Mais confuso ainda, perguntei ao Zé em que lugar colocaria a personagem de Édipo. Com um sorriso de superioridade marota, sentenciou: "Não percebe que FHC é o seu pai simbólico e ao mesmo tempo, o Grande Outro? Embora ele ainda não saiba, a Pátria possuída e fundida é a sua amada mãe simbólica.  Lula  cometeu um incesto primordial, e de certa maneira, ele é um castrado, um homem que seu desejo encontrou uma lacuna abissal, o nada do nada".

  - Meias baratas, quer comprar meias, Zé? - "Está lembrado de Magnólia?, exclamou, saudando o senhor que passava na frente do seu quiosque. Como não era da minha época, não o conhecia, embora tenha ouvido falar muito dele, pois era uma pessoa muito marcante em Aracaju e o poeta João Carlos falava muito dele.

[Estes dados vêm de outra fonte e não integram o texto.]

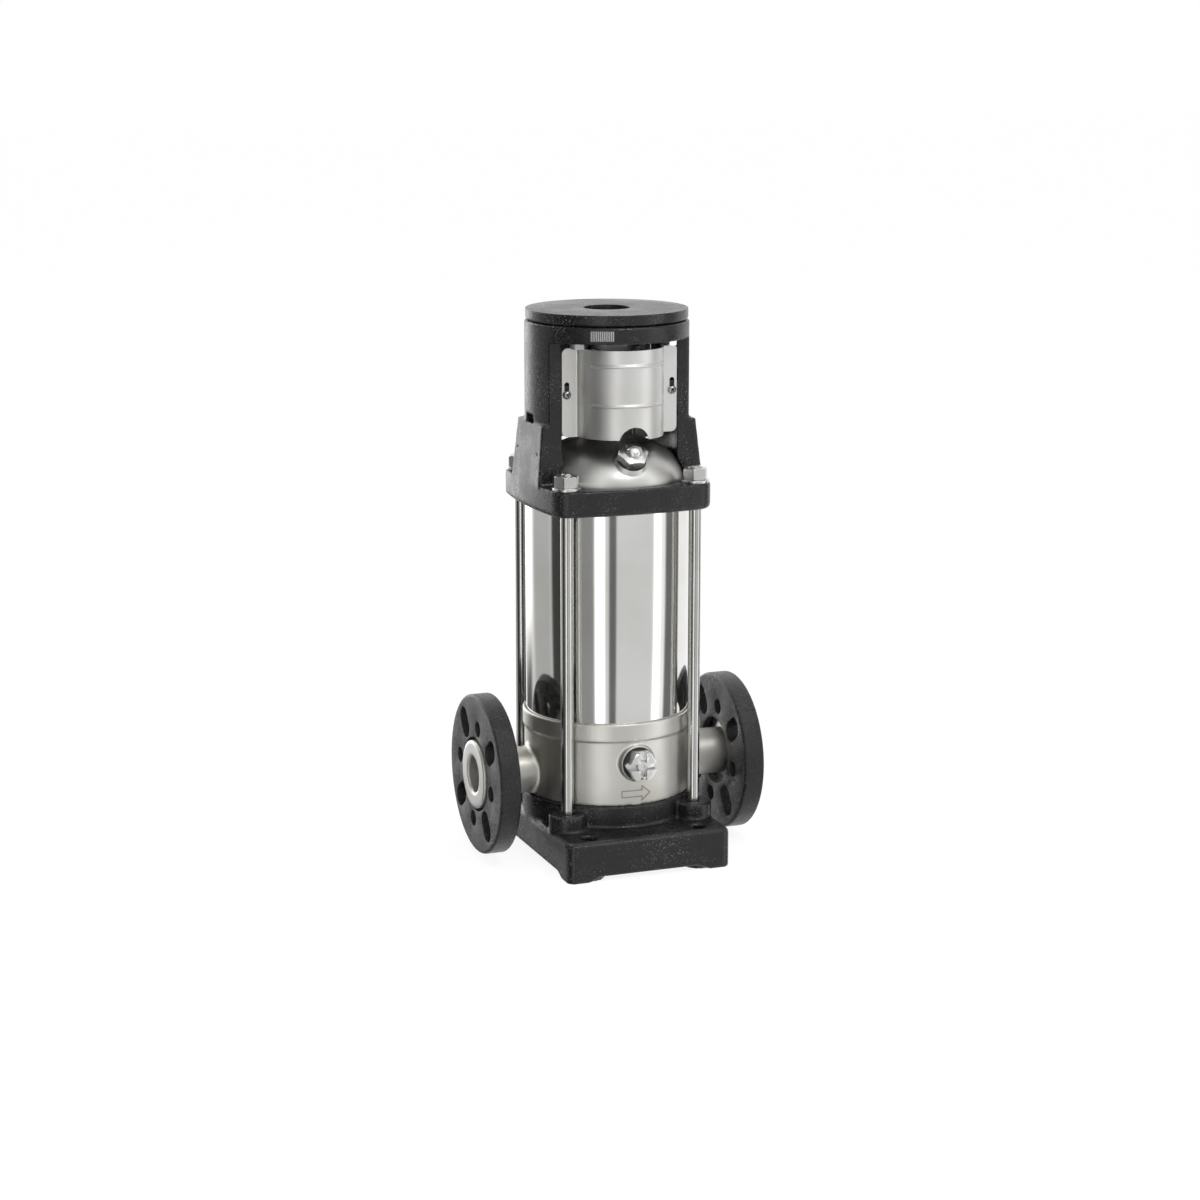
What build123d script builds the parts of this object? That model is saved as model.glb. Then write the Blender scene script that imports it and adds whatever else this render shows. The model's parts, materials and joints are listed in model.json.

Devo reconhecer a capacidade imaginativa e a agilidade mental que Zé teceu sua teoria sobre o edipianismo de Lula. Por que um mente de boa qualidade era usada para vender bugigangas? Nem precisei lhe fazer essa pergunta, porque a dança linguística dos meus olhos foram reveladores. "Sabe, amigo, adoro vender minhas coisinhas, falar com as pessoas e sentir o pulsar das divergências cardíacas. Depois, quem sou eu nessa cidade de gênios? Se uma pessoa que nunca escreveu um mísero bilhete é imortal da Academia de Letras, imagine um intelectual sergipano, que maravilhosa cabeça não tem? Que chance teria com tantos gênios sergipanos?"